The successful software vendor will assume a central role in the welfare payments infrastructure transformation (WPIT), estimated to cost between $1 billion and $1.5 billion to complete.
The DHS will migrate off its more than 30 year-old income support integrated system (ISIS), which is underpinned by Model 204 mainframe technology.
ISIS has become an increasingly sharp thorn in the side of the DHS.
A lot of the clunkiness of the current welfare application process is blamed on the age and complexity of the existing system, which has seen millions of lines of code bolted on over its decades of operation.
“Customers are often requested to provide the same information to the department multiple times, in different paper-based and online forms.
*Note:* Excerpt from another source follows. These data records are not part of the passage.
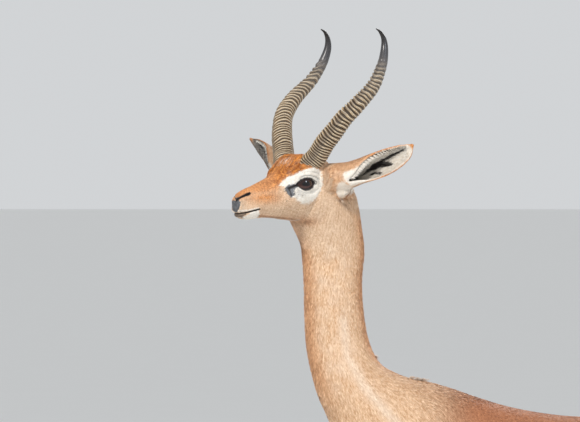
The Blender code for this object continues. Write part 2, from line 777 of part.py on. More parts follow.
def coronet_cut(foot_x):
    """The slanting plane between a leg and its claws."""
    slope = (CORONET_HEEL_HEIGHT - CORONET_TOE_HEIGHT) / (HOOF_TOP_HEEL - HOOF_TOP_TOE)
    return (foot_x + HOOF_TOP_TOE, 0, CORONET_TOE_HEIGHT + GAP / 2), (-slope, 0, 1)


def tail():
    rings = []
    rows = through(TAIL_STATIONS, 3)
    run = np.gradient(rows[:, :2], axis=0)
    for (x, z, deep, wide), (dx, dz) in zip(rows, run):
        forward = Vector((dx, 0, dz)).normalized().cross(Vector((0, 1, 0)))
        ring = []
        for i in range(16):
            angle = math.tau * i / 16
            ring.append(
                Vector((x, 0, z))
                + forward * (deep * math.cos(angle))
                + Vector((0, wide * math.sin(angle), 0))
            )
        rings.append(ring)
    return loft("tail_form", rings)


def tuft_lock(index):
    """One tapering lock of the tuft that ends the tail."""
    turn = TAIL_LOCK_TURN * index
    spread = TAIL_LOCK_SPREAD * math.sqrt((index + 0.5) / TAIL_LOCKS)
    length = TAIL_LOCK_LENGTH * (0.72 + 0.28 * ((index * 7) % TAIL_LOCKS) / TAIL_LOCKS)
    rings = []
    for share in (0, 0.2, 0.45, 0.7, 0.88, 1):
        bulge = spread * (0.55 + 1.1 * math.sin(math.pi * min(1, share * 0.9)) - 0.35 * share)
        swing = TAIL_LOCK_SWING * share
        middle = Vector(TAIL_TUFT_ROOT) + Vector(
            (math.cos(turn) * bulge + swing, math.sin(turn) * bulge, -length * share)
        )
        radius = 0.0046 * (1 - share) ** 0.6 + 0.0009
        rings.append(
            [
                middle + Vector((math.cos(a), math.sin(a), 0)) * radius
                for a in (math.tau * i / 10 for i in range(10))
            ]
        )
    return loft(f"lock_{index}", rings)


MATERIALS = {
    "coat": ((0.52, 0.30, 0.15), 0.75),
    "horn": ((0.16, 0.12, 0.09), 0.45),
    "hoof": ((0.03, 0.028, 0.026), 0.40),
    "eye": ((0.03, 0.015, 0.01), 0.05),
    "tuft": ((0.02, 0.017, 0.015), 0.6),
}


def finish_node(made, name, kind):
    """Gives the node its name and a material of its own."""
    made.name = name
    made.data.name = name
    colour, roughness = MATERIALS[kind]
    material = bpy.data.materials.new(name)
    material.use_nodes = True
    shader = material.node_tree.nodes["Principled BSDF"]
    shader.inputs["Base Color"].default_value = (*colour, 1)
    shader.inputs["Roughness"].default_value = roughness
    made.data.materials.clear()
    made.data.materials.append(material)
    made.data.shade_smooth()
    made.data.set_sharp_from_angle(angle=math.radians(45))


def settle(nodes):
    """Moves everything so that the origin is on the ground, under the middle of the model."""
    corners = np.array([v.co for made in nodes for v in made.data.vertices])
    low, high = corners.min(axis=0), corners.max(axis=0)
    shift = Vector((-(low[0] + high[0]) / 2, -(low[1] + high[1]) / 2, -low[2]))
    for made in nodes:
        made.data.transform(Matrix.Translation(shift))


parts = bpy.data.collections.new(COLLECTION)


def main():
    for old in list(bpy.data.objects):
        bpy.data.objects.remove(old)
    bpy.context.scene.collection.children.link(parts)

    # The soft form, coarse for the body and finer for the head
    body_pieces = [trunk(), nape(), skull(), *legs()]
    body = thinned(melted(body_pieces, BODY_VOXEL, "body_dense"), BODY_TRIANGLES, "body")
    remove(*body_pieces)
    head_pieces = [trunk(), nape(), skull()]
    top = melted(head_pieces, HEAD_VOXEL, "top_dense")
    remove(*head_pieces)
    spare = (Vector(NECK_TOP_CUT[0]) - Vector((0, 0, 0.02)), NECK_TOP_CUT[1])
    top_only = sliced(top, "top_only", NOSE_TIP, (spare, 1))
    remove(top)
    top = thinned(top_only, HEAD_TRIANGLES, "top")

    nodes = []

    def node(made, name, kind="coat"):
        finish_node(made, name, kind)
        nodes.append(made)
        return made

    # Head, with its lids, mouth and nostrils
    head = sliced(top, "head_form", NOSE_TIP, (NECK_TOP_CUT, 1))
    remove(top)
    for side in SIDES:
        for made, kind in ((ear(side), "coat"), (horn(side), "horn")):
            boolean(made, "DIFFERENCE", swollen(head, GAP))
            node(keep_largest(made), made.name, kind)
    boolean(head, "UNION", *[lids(side) for side in SIDES])
    boolean(head, "DIFFERENCE", *[eye_opening(side) for side in SIDES])
    boolean(head, "DIFFERENCE", *[eye_socket(side) for side in SIDES])
    boolean(head, "DIFFERENCE", mouth_groove())
    boolean(head, "DIFFERENCE", *[nostril(side) for side in SIDES])
    node(keep_largest(head), "head")
    for side in SIDES:
        node(eye(side), f"eye_{side}", "eye")

    # Neck, trunk and tail
    neck_top = sliced(
        body, "neck_upper", (-0.12, 0, 1.2), (NECK_TOP_CUT, -1), (NECK_MIDDLE_CUT, 1)
    )
    neck_low = sliced(
        body, "neck_lower", (-0.11, 0, 1.05), (NECK_MIDDLE_CUT, -1), (NECK_BASE_CUT, 1)
    )
    torso = sliced(
        body,
        "torso",
        (0.2, 0, 0.93),
        (NECK_BASE_CUT, -1),
        (ELBOW_CUT, 1),
        (STIFLE_CUT, 1),
    )
    node(neck_top, "neck_upper")
    node(neck_low, "neck_lower")
    node(torso, "torso")
    hanging = boolean(tail(), "DIFFERENCE", swollen(torso, GAP))
    node(keep_largest(hanging), "tail")

    # Legs
    for side, sign in SIDES.items():
        fore_step = LEFT_FORE_STEP if sign == LEFT else RIGHT_FORE_STEP
        hind_step = LEFT_HIND_STEP if sign == LEFT else RIGHT_HIND_STEP
        fore_x, hind_x = fore_step, HIND_FOOT_X + hind_step
        fore_y, hind_y = sign * FORE_TRACK, sign * HIND_TRACK
        fore_point, hind_point = (0.06, fore_y, 0.55), (0.61, hind_y, 0.56)
        node(
            sliced(body, f"forearm_{side}", fore_point, (ELBOW_CUT, -1), (KNEE_CUT, 1)),
            f"forearm_{side}",
        )
        node(
            sliced(body, f"gaskin_{side}", hind_point, (STIFLE_CUT, -1), (HOCK_CUT, 1)),
            f"gaskin_{side}",
        )
        fore_foot, hind_foot = (fore_x + 0.05, fore_y, 0.25), (hind_x + 0.05, hind_y, 0.25)
        node(
            sliced(body, f"fore_cannon_{side}", fore_foot, (KNEE_CUT, -1), (coronet_cut(fore_x), 1)),
            f"fore_cannon_{side}",
        )
        node(
            sliced(body, f"hind_cannon_{side}", hind_foot, (HOCK_CUT, -1), (coronet_cut(hind_x), 1)),
            f"hind_cannon_{side}",
        )
        for foot, x, y in (("fore", fore_x, fore_y), ("hind", hind_x, hind_y)):
            for place, toe_side in (("outer", sign), ("inner", -sign)):
                name = f"hoof_{foot}_{side}_{place}"
                node(claw(name, x, y, toe_side), name, "hoof")

    # The tuft of the tail, cut clear of it
    locks = [tuft_lock(i) for i in range(TAIL_LOCKS)]
    dense = melted(locks, TAIL_TUFT_VOXEL, "tuft_dense")
    tuft = thinned(dense, TAIL_TUFT_TRIANGLES, "tuft")
    remove(*locks)
    boolean(tuft, "DIFFERENCE", swollen(bpy.data.objects["tail"], GAP))
    node(keep_largest(tuft), "tail_tuft", "tuft")

    remove(body)
    settle(nodes)


main()
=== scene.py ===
"""The looks of a life-size male gerenuk: one skin, its coat, horns, eyes, hooves and tail brush.

The shapes are drawn in the same way as the solids of the frame, but finer, and in the same
modelling place: the animal faces -X, its left side is -Y, up is +Z, and sizes are in metres.
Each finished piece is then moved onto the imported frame, whose left eye shows where that is.
"""

import math

import bmesh
import bpy
import numpy as np
from mathutils import Matrix, Vector


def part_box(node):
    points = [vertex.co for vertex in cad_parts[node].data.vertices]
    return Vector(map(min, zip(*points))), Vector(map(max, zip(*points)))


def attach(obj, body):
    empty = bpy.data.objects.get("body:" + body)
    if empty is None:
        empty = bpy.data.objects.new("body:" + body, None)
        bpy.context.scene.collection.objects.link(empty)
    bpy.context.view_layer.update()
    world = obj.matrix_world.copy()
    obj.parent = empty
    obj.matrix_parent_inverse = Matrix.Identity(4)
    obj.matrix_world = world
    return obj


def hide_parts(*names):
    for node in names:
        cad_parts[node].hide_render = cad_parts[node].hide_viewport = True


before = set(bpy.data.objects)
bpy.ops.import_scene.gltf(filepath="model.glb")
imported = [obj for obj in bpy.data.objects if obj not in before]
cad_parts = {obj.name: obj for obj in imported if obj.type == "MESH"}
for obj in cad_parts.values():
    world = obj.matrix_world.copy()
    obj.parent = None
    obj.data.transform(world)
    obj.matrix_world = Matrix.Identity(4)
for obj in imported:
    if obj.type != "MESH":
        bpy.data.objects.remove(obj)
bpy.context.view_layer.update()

# Head: a frame of its own, with its origin at the tip of the nose, +X back, +Y to the right, +Z up
NOSE_TIP = np.array((-0.293, -0.163, 1.286))
HEAD_TURN = math.radians(45)
HEAD_DROP = math.radians(10)
HEAD_TURNED = np.array(Matrix.Rotation(HEAD_TURN, 3, "Z") @ Matrix.Rotation(-HEAD_DROP, 3, "Y"))

# Eye, in the head's frame, for the right side; the left one is mirrored
EYE_CENTRE = np.array((0.1470, 0.0290, 0.0135))
EYE_RADIUS = 0.0185
EYE_OUTWARD = np.array((-0.30, 0.94, 0.10)) / np.linalg.norm((-0.30, 0.94, 0.10))
EYE_REARWARD = np.array((0.95, 0.28, -0.06))
LID_OPENING_LENGTH = 0.0370
LID_OPENING_HEIGHT = 0.0200
LID_ALMOND = 0.30
LID_THICKNESS = 0.0017
LID_PRESSED_IN = 0.0030
SOCKET_DEPTH = 0.0030
LEFT, RIGHT = -1, 1
SIDES = {"left": LEFT, "right": RIGHT}

# Horn, in the head's frame turned level: distance back from the nose, distance to the side,
# height above the ground, thickness
HORN_STATIONS = (
    (0.150, 0.024, 1.336, 0.0400),
    (0.159, 0.031, 1.359, 0.0395),
    (0.168, 0.041, 1.374, 0.0385),
    (0.176, 0.052, 1.396, 0.0375),
    (0.186, 0.063, 1.415, 0.0360),
    (0.201, 0.075, 1.440, 0.0330),
    (0.219, 0.082, 1.458, 0.0305),
    (0.241, 0.085, 1.477, 0.0275),
    (0.259, 0.084, 1.491, 0.0250),
    (0.276, 0.080, 1.507, 0.0225),
    (0.291, 0.076, 1.527, 0.0195),
    (0.300, 0.073, 1.543, 0.0170),
    (0.306, 0.070, 1.563, 0.0135),
    (0.305, 0.069, 1.579, 0.0095),
    (0.297, 0.068, 1.591, 0.0055),
    (0.287, 0.068, 1.5965, 0.0016),
)
HORN_RINGED_SHARE = 0.81
HORN_RIDGE = 0.0048

# How far apart the rings of a horn are, by the share of its length
HORN_RING_GAPS = (
    (0.00, 0.0033), (0.10, 0.0041), (0.20, 0.0050), (0.34, 0.0064), (0.50, 0.0080), (0.70, 0.0098),
    (1.00, 0.0105),
)

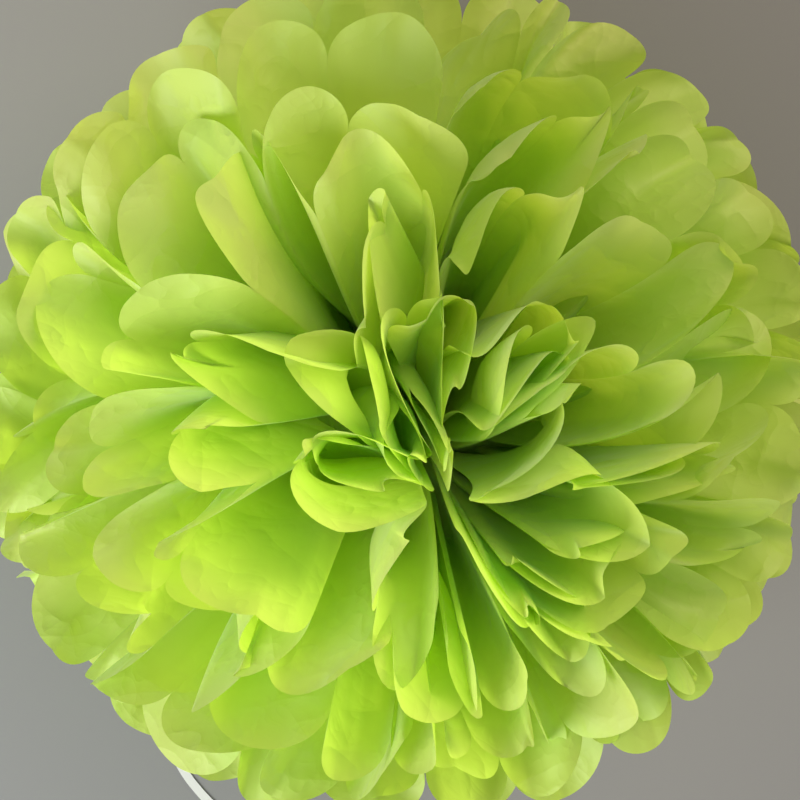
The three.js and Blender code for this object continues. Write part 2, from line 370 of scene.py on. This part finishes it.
        # Creases that run along the strip, and the curl and twist of the petals' ends.
        crease_height = CREASE_HEIGHT * (1 - CREASE_FADING * freedom)
        for number, (one, two) in enumerate(self.phases):
            waves = CREASE_WAVES[0] + CREASE_WAVES[1] * number
            phase = 2 * pi * waves * ACROSS + one + distance * CREASE_SLANT * sin(two)
            lift = lift + crease_height * np.sin(phase)
        past = max(distance - BEND_FROM, 0)
        lift = lift + self.twist * (past / (BALL_RADIUS - BEND_FROM)) ** 2
        angle = self.curl * past
        small = np.abs(angle) < 1e-4
        safe = np.where(small, 1, angle)
        along = np.where(small, 1, np.sin(safe) / safe) * past
        aside = np.where(small, 0, (1 - np.cos(safe)) / safe) * past
        radius, height = self.place(distance - past + along, lift + aside)
        return np.column_stack([radius, azimuth, height])

    def surface(self):
        """The mesh's grid: rows from the tie to the rounded ends, columns across the sheet."""
        rows = np.array([self.row(distance) for distance in ROWS])
        reach = BALL_RADIUS - NOTCH_DEPTH * (1 - np.sqrt(1 - (2 * SHARE - 1) ** 2))
        levels = np.linspace(0, 1, MESH_ROWS) ** MESH_ROW_CROWDING
        grid = np.empty((MESH_ROWS, len(ACROSS), 3))
        for column, length in enumerate(reach):
            for axis in range(3):
                grid[:, column, axis] = np.interp(levels * length, ROWS, rows[:, column, axis])
        radius, azimuth, height = np.moveaxis(grid, 2, 0)
        z = height + TIE_HEIGHT
        past = np.maximum(self.floor - z, 0)
        z = np.maximum(z, self.floor)
        radius = radius + PRESSED_OUT * past
        x = self.side * (FAN_GAP / 2 + radius * np.cos(azimuth))
        return np.stack([x, radius * np.sin(azimuth), z], axis=2)


def add_sheet(sheet, material):
    rng = np.random.default_rng(SEED + sheet)
    wander = SEAM_WANDER if sheet < WANDERING_SHEETS else 0.0
    seams = rng.uniform(-wander, wander, 2)
    grids = [Fan(sheet, half, seams).surface() for half in (0, 1)]
    rows, columns, _ = grids[0].shape
    vertices = np.concatenate([grid.reshape(-1, 3) for grid in grids])
    faces = []
    for half, side in enumerate((1, -1)):
        first = half * rows * columns
        for row in range(rows - 1):
            for column in range(columns - 1):
                a = first + row * columns + column
                corners = (a, a + columns, a + columns + 1, a + 1)
                faces.append(corners if side > 0 else corners[::-1])
    for column in range(columns - 1):
        other = rows * columns + column
        faces.append((column, column + 1, other + 1, other))
    piece = add_mesh(f"tissue_{sheet + 1:02d}", vertices, faces, material)
    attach(piece, "root")
    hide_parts(f"tissue_sheet_{sheet + 1:02d}")


# ---- hanging ribbon ----

# The same route as the CAD part's, in millimetres, with the ribbon's lean in degrees.
RIBBON_ROUTE = [
    (-0.65, -13, 132, 0), (-0.65, -46, 100, 0), (-0.65, -80, 67, 0), (-0.8, -108, 38, 0),
    (-3, -131, 15, 20), (-12, -147, 3, 60), (-28, -152, 1, 78), (-46, -153, 1, 78),
    (-64, -154, 1, 78), (-80, -159, 1, 78), (-91, -170, 1, 78), (-95, -184, 1, 78),
    (-92, -200, 1, 78), (-83, -216, 1, 78), (-68, -232, 1, 78), (-46, -243, 1, 78),
    (-20, -246, 1, 78), (4, -240, 1, 78), (19, -226, 1, 78), (24, -208, 1, 78),
    (22, -188, 1, 78), (15, -168, 1.5, 74), (7, -149, 4, 50), (1.6, -131, 15, 20),
    (0.8, -108, 38, 0), (0.65, -80, 67, 0), (0.65, -46, 100, 0), (0.65, -13, 134, 0),
]  # fmt: skip
RIBBON_STEPS_PER_POINT = 12
KNOT_STEPS = 60
KNOT_WAVES = (0.00025, 0.0005, 0.0008, -0.0011, -0.001)  # how wide the trefoil winds
KNOT_FLARE = 0.35
KNOT_HALF_WIDTH = 0.0007


def ribbon_centreline():
    """A centripetal Catmull-Rom curve through the route, and the ribbon's lean along it."""
    route = np.array(RIBBON_ROUTE, float)
    points = route[:, :3] / 1000
    first = 2 * points[0] - points[1]
    last = 2 * points[-1] - points[-2]
    points = np.vstack([first, points, last])
    places, leans = [], []
    for i in range(1, len(points) - 2):
        p = points[i - 1 : i + 3]
        gaps = np.sqrt(np.linalg.norm(np.diff(p, axis=0), axis=1))
        knots = np.concatenate([[0], np.cumsum(gaps)])
        for step in range(RIBBON_STEPS_PER_POINT):
            share = step / RIBBON_STEPS_PER_POINT
            t = knots[1] + share * gaps[1]
            level = p
            for order in (1, 2, 3):
                level = [
                    level[j] * (knots[j + order] - t) / (knots[j + order] - knots[j])
                    + level[j + 1] * (t - knots[j]) / (knots[j + order] - knots[j])
                    for j in range(4 - order)
                ]
            places.append(level[0])
            leans.append(route[i - 1, 3] * (1 - share) + route[i, 3] * share)
    places.append(points[-2])
    leans.append(route[-1, 3])
    return np.array(places), np.radians(leans)


def add_ribbon(material):
    places, leans = ribbon_centreline()
    tangents = np.gradient(places, axis=0)
    vertices = []
    for place, tangent, lean in zip(places, tangents, leans):
        tangent = Vector(tangent).normalized()
        upright = (Vector((0, 0, 1)) - tangent * tangent.z).normalized()
        width = Matrix.Rotation(lean, 3, tangent) @ upright
        for edge in (-0.5, 0, 0.5):
            vertices.append(Vector(place) + width * edge * RIBBON_WIDTH)
    faces = [
        (at, at + 1, at + 4, at + 3)
        for step in range(len(places) - 1)
        for at in (3 * step, 3 * step + 1)
    ]
    ribbon = add_mesh("ribbon", vertices, faces, material)
    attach(ribbon, "root")
    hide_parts("hanging_ribbon")
    knot = add_knot(places, material)


def add_knot(places, material):
    """A small overhand knot of the same ribbon, drawn tight on the tie."""
    centre = (places[0] + places[-1]) / 2
    turns = np.linspace(0, 2 * pi, KNOT_STEPS + 1)
    line = np.column_stack([
        KNOT_WAVES[0] * np.sin(turns) + KNOT_WAVES[1] * np.sin(2 * turns),
        KNOT_WAVES[2] * np.cos(turns) + KNOT_WAVES[3] * np.cos(2 * turns),
        KNOT_WAVES[4] * np.sin(3 * turns),
    ])
    vertices, faces = [], []
    for i, place in enumerate(line):
        for edge in (-1, 1):
            outwards = place * (1 + KNOT_FLARE * edge)
            vertices.append(centre + outwards + (0, 0, KNOT_HALF_WIDTH * edge))
        if i:
            faces.append((2 * i - 2, 2 * i - 1, 2 * i + 1, 2 * i))
    knot = add_mesh("ribbon_knot", vertices, faces, material)
    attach(knot, "root")
    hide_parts("hanging_ribbon")
    return knot


satin = plain_material("satin", (0.86, 0.87, 0.86, 1), roughness=0.38, sheen=0.3)
add_ribbon(satin)
tissue = tissue_material()
for sheet in range(SHEETS):
    add_sheet(sheet, tissue)
steel = plain_material("steel", (0.7, 0.71, 0.72, 1), roughness=0.32, metallic=1.0)
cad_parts["tie_wire"].data.materials.clear()
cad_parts["tie_wire"].data.materials.append(steel)


# ---- floor and light ----
FLOOR_HALF = 6.0
FLOOR_COLOUR = (0.237, 0.240, 0.236, 1)


def add_floor():
    half = FLOOR_HALF
    corners = [(-half, -half, 0), (half, -half, 0), (half, half, 0), (-half, half, 0)]
    material = plain_material("floor", FLOOR_COLOUR, roughness=0.8)
    floor = add_mesh("floor", corners, [(0, 1, 2, 3)], material)


def add_area_light(name, place, size, power, colour):
    data = bpy.data.lights.new(name, "AREA")
    data.shape = "DISK"
    data.size = size
    data.energy = power
    data.color = colour
    light = bpy.data.objects.new(name, data)
    bpy.context.collection.objects.link(light)
    light.location = place
    towards = Vector((0, 0, TIE_HEIGHT)) - Vector(place)
    light.rotation_euler = towards.to_track_quat("-Z", "Y").to_euler()


def set_sky(strength, colour):
    world = bpy.data.worlds.new("sky")
    world.use_nodes = True
    background = world.node_tree.nodes["Background"]
    background.inputs["Color"].default_value = (*colour, 1)
    background.inputs["Strength"].default_value = strength
    bpy.context.scene.world = world


bpy.context.scene.view_settings.view_transform = "Standard"
add_floor()
add_area_light("window", (-0.85, -0.5, 0.66), size=0.9, power=15.5, colour=(1.0, 1.0, 0.99))
add_area_light("fill", (0.65, 0.85, 0.95), size=1.2, power=12, colour=(1.0, 0.78, 0.60))
set_sky(strength=0.44, colour=(0.99, 0.98, 0.95))
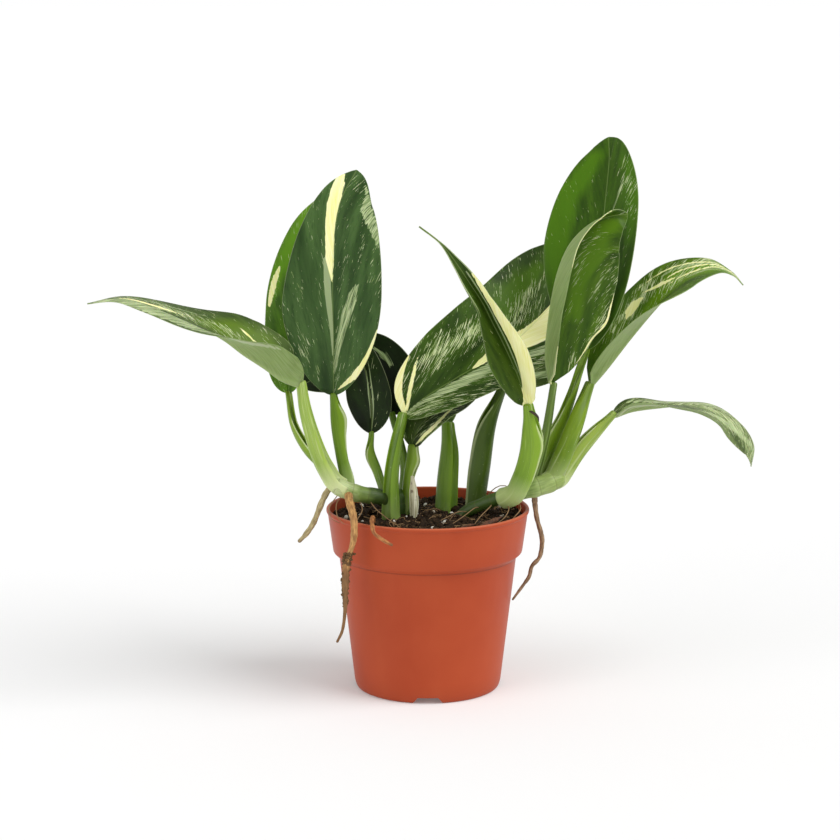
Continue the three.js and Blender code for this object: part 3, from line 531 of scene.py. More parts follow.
ROOTS = {
    "outer_left": dict(
        path=[(-51, -24.5, 126), (-55, -24, 126), (-58.6, -23, 122), (-61.7, -21, 115.6),
              (-64.1, -19, 109.2), (-67.2, -18, 101.8), (-71.3, -17, 95.6), (-75.5, -16, 90.9)],
        radii=[1.7, 1.7, 1.8, 1.8, 1.7, 1.6, 1.5, 1.1], tones=("#cdbf8c", "#93825a"), turn=0.93),
    "long_left": dict(
        path=[(-46, -23, 122), (-46, -26, 122), (-45.5, -34, 119.6), (-43.5, -45, 115.5),
              (-42.2, -52, 110.6), (-42.2, -52.5, 102.5), (-43.7, -51, 95.2), (-46.4, -50, 87.9),
              (-47.2, -49.5, 79), (-47.6, -49, 70), (-47.7, -48, 57.9), (-49.3, -47, 45.8),
              (-52.5, -46, 38.3)],
        radii=[2.4, 2.4, 2.4, 2.2, 2, 1.8, 1.6, 2.2, 2, 1.4, 1, 0.9, 0.7], tones=("#d6a766", "#8f6236"),
        turn=0.55),
    "short_front": dict(
        path=[(-31, -35, 97), (-31, -37, 100), (-31.3, -38.5, 106), (-31.6, -42, 110.8), (-32, -49, 111.4),
              (-31.8, -57, 110.6), (-30.6, -63, 106.9), (-27.2, -64, 104.1), (-23.8, -64, 101.8),
              (-20.4, -64, 100)],
        radii=[1.2, 1.2, 1.3, 1.3, 1.3, 1.3, 1.2, 1.1, 1, 0.8], tones=("#c8894a", "#7c4522"), turn=0.93),
    "right_hanging": dict(
        path=[(62, -14.5, 123), (62.5, -13, 117), (63, -9, 111.2), (64.3, -8, 102.6), (66.7, -8, 94.1),
              (67.4, -8, 88.1), (66, -8, 79.6), (61.6, -8, 74.1), (59.9, -9, 68.1), (56.9, -11, 64.1),
              (50, -14, 55.2)],
        radii=[1.6, 1.6, 1.6, 1.5, 1.4, 1.3, 1.2, 1.2, 1.1, 0.9, 0.6], tones=("#b29270", "#6e5238"),
        turn=0.93),
}


def knobbly(seed):
    """Radius factors that rise and fall by a tenth every few millimetres."""
    def factors(s, length):
        swell = smooth_noise(s * length + 37 * seed, 0 * s + seed, 3.1)
        return 1 + 0.24 * swell + 0.12 * smooth_noise(s * length, 0 * s + 3 * seed, 1.2)
    return factors


def root_bark(name, pale, brown, turn=0.93):
    """Corky bark: matt and cracked, in a pale and a brown tone, and dull brown past the turn."""
    material, tree, shader = start_material(name)
    surface = point_value(tree, "surface_map", "Vector")
    share = add_node(tree, "ShaderNodeSeparateXYZ", {"Vector": surface}).outputs["Z"]
    cracks = pattern(tree, surface, (0.714, 3.57, 1), 5.0)
    patches = pattern(tree, surface, (8.33, 8.33, 8.33), 2.0)
    tone = painted(tree, linear(brown), linear(pale), cracks, 0.35, 0.7)
    tone = painted(tree, tone, linear(brown), patches, 0.5, 0.65, 0.75)
    tone = painted(tree, tone, linear("#6a4c2e"), share, turn, turn + 0.07, 0.75)
    connect(tree, shader, {"Base Color": tone, "Roughness": 0.75, "Normal": relief(tree, cracks, 0.6, 0.6)})
    return material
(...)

Much of this interaction is unnecessary and a duplication of effort,” tender documents state.
Centrelink staff are still required to intervene manually in the processing of many payments, presenting a barrier to the department introducing straight-through automation and self-service options.
While many of the old 3270 green screen terminals used to access the ISIS application have been replaced by a SAP web interface, a “small and reducing number” are still in use by DHS IT staff.
Model 2014 technology is supplied by a niche US provider, whose only remaining customers are Australia’s DHS and the CIA, meaning technicians with skills and experience using the platform are getting harder and harder to find.
At 128 billion database rows and roughly 30 million lines of code, many hands are required to amend the system in response to any changes to welfare policy.
“Although the current welfare payment system delivers payments and services accurately and on time, the system is now costly to maintain and unable to take full advantage of the digital offerings available,” according to tender documents.
This is the first of two major approaches to market the DHS plans to make for WPIT. It will return to industry to put together a panel of systems integrators down the track, with the successful first-round software bidder invited to put its hat in the ring again.
Tender documents reveal the DHS expects the WPIT project to take seven years to fully complete. It plans to roll it the system in five tranches.
The first and current tranche involves planning and procurement. From then, DHS will progressively on-board different payments, starting with students and later income support and families, and finally aged care and any other remaining payments.
Welfare recipients should expect to receive payments faster, and should no longer be asked to re-supply the same information over and over once the new system is in place, DHS says.
Where the old system was architected on a payment-to-payment baisis, the new system will focus on customer micro-segments grouped by common circumstances. With a new level of real-time insight, the department hopes to tailor a service delivery approach to the needs of each of these segments.
Tender documents also reveal DHS is open to re-using its new technology as a “national infrastructure asset” that could be redeployed to calculate other government payments, which could have implications for the Medicare processing engine that was tentatively put to market last year.